To obtain a conviction for the offense of armed robbery, the State must prove three elements: "(1) the unlawful taking or attempted taking of personal property from another; (2) the possession, use or threatened use of `firearms or other dangerous weapon, implement or means;' and (3) danger or threat to the life of the victim." State v. Joyner, 295 N.C. 55, 63, 243 S.E.2d 367, 373 (1978) (citation omitted). See also N.C.Gen.Stat. § 14-87(a) (1994).

The State's evidence tended to show the following: On 27 October 1993, the prosecuting witness William Black was at the bus stop with several individuals. While they waited for the school bus, Black walked over to the juvenile. Terry Johnson walked up and began talking to the juvenile about a gun. Terry then produced a gun and shot it into the air. Terry continued to hold the gun and pointed it at an approaching bus. At the juvenile's request, Terry handed him the gun, which the juvenile put in his pocket. A few minutes later, the juvenile approached Black, who was unwrapping a candy bar. The juvenile placed his hand "[i]n [the] vicinity of where the gun was" and held it there while demanding that Black give him some candy. Black complied with this demand; he testified that he gave the juvenile the candy because he was scared "[t]hat if [he] didn't, [the juvenile] might shoot [him]."

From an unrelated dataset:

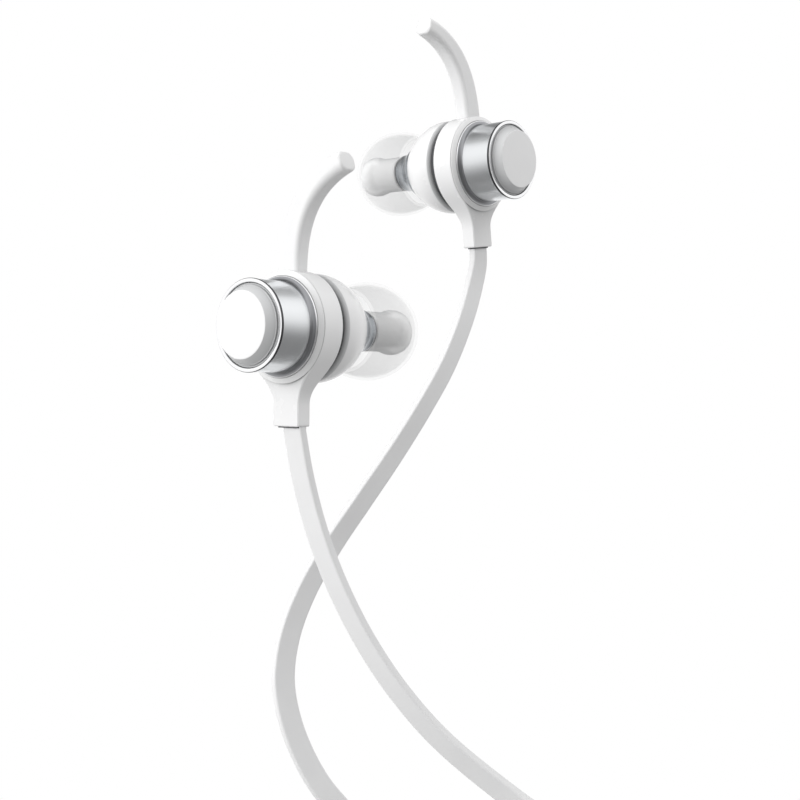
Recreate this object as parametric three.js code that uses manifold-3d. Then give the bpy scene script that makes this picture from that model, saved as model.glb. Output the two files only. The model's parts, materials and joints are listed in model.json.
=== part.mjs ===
// Neckband earphones: two in-ear earpieces on flat cords, and a sprung neckband with two pods.
// Millimetres, +Z up. The origin is the centre of the neck opening, at the neckband's mid height.
// The open end of the neckband faces +X, so -Y is the wearer's right and +Y the wearer's left.
import * as THREE from "three";
import { mergeVertices } from "three/addons/utils/BufferGeometryUtils.js";
import Module from "manifold-3d";

const wasm = await Module();
wasm.setup();

const GAP = 0.3; // clearance between pieces that touch
const TURN_SIDES = 24; // sides of a turned earpiece part

// Earpiece, along its own axis a: 0 at the polished rim, growing towards the ear.
const RIM_R = 5.63;
const BARREL_BORE_R = 5.1;
const BARREL_LENGTH = 5.6;
const FLANGE_R = 6.2;
const RING_R = 6.95;
const RING_BORE_R = 5.2;
const RING_START = BARREL_LENGTH + GAP;
const RING_END = 9.0;
const RING_MID = (RING_START + RING_END) / 2;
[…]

The juvenile challenges the sufficiency of the State's evidence as to the third element of armed robbery, danger or threat to the life of the victim. He relies on State v. Gibbons, 303 N.C. 484, 279 S.E.2d 574 (1981) for the proposition that mere possession of a weapon does not satisfy the element of threat or danger to the life of the victim. Here, the State's evidence showed more than "mere possession" of the weapon. The gun was fired into the air shortly before the juvenile demanded candy from Black. The juvenile deliberately gestured toward the gun in his pocket while demanding the candy, and Black was scared that if he did not comply, the juvenile might shoot him. Based on this evidence the trial court determined that the State had established the element of danger or threat to Black's life. We hold that the trial court did not err in denying the juvenile's motion to dismiss and adjudicating him delinquent on the armed robbery charge.

The juvenile next contends that the trial court lacked subject matter jurisdiction because "the complainant failed to sign and verify his signature on the juvenile petition." Specifically, the juvenile argues that N.C.Gen.Stat. § 7A-561(a) (1994) does not permit an assistant district attorney to sign the petition as "complainant." We disagree.

N.C.Gen.Stat. § 7A-561(a) (1994) sets forth the procedure for filing a juvenile petition:

All reports concerning a juvenile alleged to be delinquent or undisciplined shall be referred to the intake counselor for screening. Thereafter, if it is determined by the intake counselor that a petition should be drawn and filed, the petition shall be drawn by the intake counselor or the clerk, signed by the complainant and verified before an official authorized to administer oaths.

The term "complainant" is not defined in the Juvenile Code, and there is no language in the Code which specifically excludes an assistant district attorney from signing a petition as complainant. The statute requires only that the person signing as complainant have knowledge of the matter alleged in the petition and that he or she be able to verify the information contained therein.

The juvenile also argues that an assistant district attorney cannot sign the petition as complainant because to do so would contravene the assistant district attorney's role in the juvenile adjudication process. In support of this argument the juvenile cites numerous provisions in the Juvenile Code which address the assistant district attorney's role in this process. These provisions include N.C.Gen.Stat. §§ 7A-531, 7A-533, 7A-535, and 7A-536 (1994), which relate to the duties of the prosecutor to assist the intake counselor in evaluating the sufficiency of the evidence *339 and to review the intake counselor's decision not to file a petition. The juvenile has not demonstrated how these duties are hindered by the fact that the assistant district attorney signs the petition as complainant. As long as the intake counselor follows the statutory procedures before the signing of the petition, and the assistant district attorney does not encroach upon the important role of the intake counselor, the assistant district attorney may sign the petition as complainant.

Finally, the juvenile argues that the petition was not properly verified. However, the record fully supports a finding that the signature of the assistant district attorney was verified before the deputy clerk of court. The juvenile has not alleged that the verification was false or unsupported by sufficient knowledge of the facts. In re Green, 67 N.C.App. 501, 313 S.E.2d 193 (1984), on which the juvenile relies, involved a petition which was neither signed nor verified and is therefore inapposite to the present case, in which both requirements were met.


EAGLES and JOHN C. MARTIN, JJ., concur.